The second of my Fuji Rock articles is up on Nippon.com. With this one I focused primarily on the main festival, looking at the way Japanese and overseas music interacts. As I say in the article, it’s very rare to find Japanese music pitched up together with foreign stuff, so festivals like Fuji Rock (and the dreadful Summer Sonic) give a rare opportunity to see how they stack up against each other and how similar audiences react to each.
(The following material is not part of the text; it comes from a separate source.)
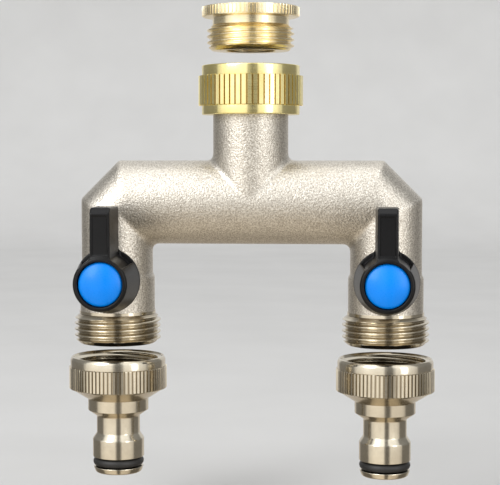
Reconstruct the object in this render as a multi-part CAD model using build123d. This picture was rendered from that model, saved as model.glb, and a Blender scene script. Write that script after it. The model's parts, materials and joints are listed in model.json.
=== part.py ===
from build123d import *
import math
import os

# Two-way hose splitter for an outdoor tap. Millimetres, +Z up.
# The origin is the centre of the tap adapter's top face, where the tap enters.
# The pieces stand apart along Z, as before they are screwed together:
# the adapter above the union nut, the hose connectors below the outlets.

# Parallel pipe threads, drawn as rings of the right pitch and depth.
pitch = 1.814
g34_crest_r = 13.22
g34_root_r = 12.06
g12_minor_r = 9.32
socket_r = 13.30            # plain bore that takes a G3/4 crest
thread_end_r = 11.70        # lead-in chamfer at the end of a male thread

# Tap adapter, from its top face at z = 0 downwards
adapter_height = 13.25
flange_r = 14.75
flange_height = 3.2
flange_ribs = 76
flange_rib_depth = 0.3
undercut_r = 11.55
undercut_height = 2.8
adapter_lip_r = 7.5
adapter_lip_height = 2.0
adapter_relief_r = 10.6
adapter_relief_height = 2.2

# Union nut
nut_gap = 4.4               # free height between the adapter and the nut
nut_height = 14.9
nut_band_r = 14.85
nut_band_low = 2.75
nut_band_high = 3.1
nut_band_groove = 0.25
nut_edge = 0.4
nut_rib_r = 15.85
nut_ribs = 58
nut_rib_depth = 0.45
nut_floor = 2.5
nut_hole_r = 11.6

# Cast manifold
leg_x = 41.1
neck_r = 11.4
neck_bore_r = 8.5
neck_top_drop = 9.6         # neck's top face below the nut's top face
header_top_drop = 13.8      # header's top below the nut's bottom face
header_half_height = 12.7
header_half_depth = 11.5
header_bore_r = 8.0
leg_half_width = 10.85
leg_r = 11.4
leg_above = 15.0            # how far a leg runs on above the header axis, before its mitre
leg_step_drop = 22.2
thread_top_drop = 34.1
outlet_drop = 43.2
outlet_bore_r = 8.8
corner_reach = 8.45         # header and leg axes' crossing to the cut corner, at 45 degrees
neck_blend_r = 1.7
crook_blend_r = 1.6

# Snap ring in the neck
wire_r = 0.8
ring_groove_r = 10.7
ring_gap_deg = 40
ring_rest = 0.15            # free height between the nut's floor and the ring
ring_play = 0.02

# Ball valves, as distances from the leg's axis
stem_drop = 22.7
ball_r = 7.5
ball_bore_r = 4.75
seat_face_r = 7.55
seat_near = 3.9
seat_far = 6.6
seat_bore_r = 5.0
chamber_r = 8.2
chamber_spare = 0.6         # thread run-out below the retainer
fit_gap = 0.05
retainer_height = 3.4
key_slot_width = 2.0
key_slot_depth = 1.2
passage_r = 5.5
slot_width = 2.7
slot_floor = 5.7
tang_thickness = 2.6
tang_width = 5.4
tang_play = 0.1
shoulder_r = 3.9
shoulder_near = 8.3
shoulder_play = 0.2
shoulder_far = 9.3
thrust_thickness = 0.5
thrust_play = 0.03
stem_r = 3.0
stem_hole_r = 3.05
flats_start = 16.0
stem_end = 24.0
flats_width = 4.4
seal_wire_r = 0.62
seal_line_r = 2.4
seal_groove_width = 1.5
seal_heights = (11.6, 13.7)
boss_r = 7.0
boss_end = 15.3
boss_start = 8.0
drill_start = 5.0          # inside the ball chamber, where the stem's holes begin

# Handles
handle_back = 16.3
handle_flange_r = 9.6
handle_flange_end = 18.0
handle_edge = 0.5
handle_front = 31.2
handle_rim_r = 7.8
waist_r = 8.3
waist_start_deg = 36
lever_reach = 22.1
lever_width = 7.0
lever_front_width = 5.9
lever_front = 30.7
lever_chamfer = 1.6
stop_inner_r = 5.0
stop_outer_r = 6.9
stop_half_deg = 12
stop_play = 0.3
stop_play_deg = 1.5
stop_reach = 18.3
pocket_depth = 2.6
cap_r = 6.45
cap_seat = 27.8
cap_edge = 30.2
cap_apex = 32.2
recess_r = 6.6
screw_floor = 24.2          # top of the handle's web under the screw head
screw_head_r = 3.3
screw_head_height = 2.0
screw_r = 1.55
screw_length = 8.0
screw_well_r = 3.6
cross_length = 3.6
cross_width = 0.8
cross_depth = 1.0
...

One point that I felt from the festival is that it would be very hard to imagine the bigger Japanese acts successfully making the return trip to a foreign festival. For all their popularity, Brahman are a thoroughly mediocre band by most Western standards. It’s clear that Japanese people listen to music in a slightly different way to Brits like myself, with the different musical traditions training our ears to expect different sounds, and as a foreigner, you tend to focus on the parts that sound familiar and tune out the bits that fall outside your experience. I’ve been here for twelve years now and spent more of my life as a music nerd in Japan than I did back in the UK, so I don’t think I do that so much anymore. However, that said, I think I sort of hang somewhere in the middle rather than really hear music as a Japanese person would. In any case, those caveats aside, I still think Brahman are rubbish. Japanese fans seem to treat them as a sort of lovable nostalgia trip that they kind of know suck and definitely know aren’t cool, but can’t help enjoying anyway.

The Japanese stuff that seemed like it would work best overseas was the stuff that came out of leftfield and didn’t really address any musical tradition in a direct way. Shugo Tokumaru has already gained some level of international attention, and Kenta Maeno was enjoyably eclectic. Uhnellys were just fucking intense, and there were a handful of bands on the Rookie A Go-Go stage (Homecomings for sure, and oddballs like that bloody prawns band and Oni no Migiude) that seemed like they’d be warmly received wherever they went. Chara I’m less sure about, but she was definitely good, displaying a power and charisma live that is only hinted at by her recorded work.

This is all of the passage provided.